Requirements: Reproduce this listing in full.

** begin Data lines **

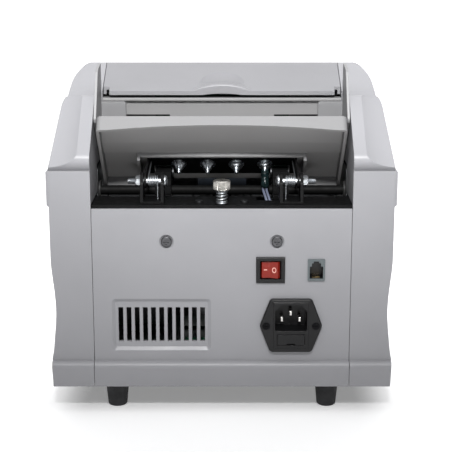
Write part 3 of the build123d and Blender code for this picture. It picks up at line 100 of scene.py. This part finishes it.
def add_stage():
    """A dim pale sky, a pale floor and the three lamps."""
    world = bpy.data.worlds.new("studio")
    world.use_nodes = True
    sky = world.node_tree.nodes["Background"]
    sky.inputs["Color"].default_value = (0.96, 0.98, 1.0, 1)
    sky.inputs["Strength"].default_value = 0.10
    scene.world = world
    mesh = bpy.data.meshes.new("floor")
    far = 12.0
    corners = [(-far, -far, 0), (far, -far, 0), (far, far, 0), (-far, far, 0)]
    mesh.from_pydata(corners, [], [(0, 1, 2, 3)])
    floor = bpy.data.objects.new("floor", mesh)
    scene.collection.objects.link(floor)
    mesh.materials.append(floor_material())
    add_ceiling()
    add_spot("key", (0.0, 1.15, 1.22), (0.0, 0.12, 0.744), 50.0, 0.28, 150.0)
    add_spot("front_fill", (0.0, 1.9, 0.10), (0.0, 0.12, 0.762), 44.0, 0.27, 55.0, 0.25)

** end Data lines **

Exercise solution:
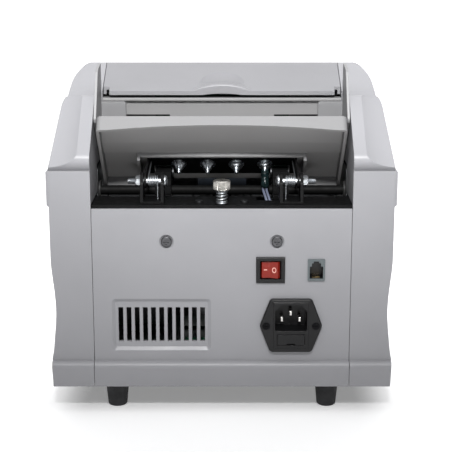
Write part 3 of the build123d and Blender code for this picture. It picks up at line 100 of scene.py. This part finishes it.
def add_stage():
    """A dim pale sky, a pale floor and the three lamps."""
    world = bpy.data.worlds.new("studio")
    world.use_nodes = True
    sky = world.node_tree.nodes["Background"]
    sky.inputs["Color"].default_value = (0.96, 0.98, 1.0, 1)
    sky.inputs["Strength"].default_value = 0.10
    scene.world = world
    mesh = bpy.data.meshes.new("floor")
    far = 12.0
    corners = [(-far, -far, 0), (far, -far, 0), (far, far, 0), (-far, far, 0)]
    mesh.from_pydata(corners, [], [(0, 1, 2, 3)])
    floor = bpy.data.objects.new("floor", mesh)
    scene.collection.objects.link(floor)
    mesh.materials.append(floor_material())
    add_ceiling()
    add_spot("key", (0.0, 1.15, 1.22), (0.0, 0.12, 0.744), 50.0, 0.28, 150.0)
    add_spot("front_fill", (0.0, 1.9, 0.10), (0.0, 0.12, 0.762), 44.0, 0.27, 55.0, 0.25)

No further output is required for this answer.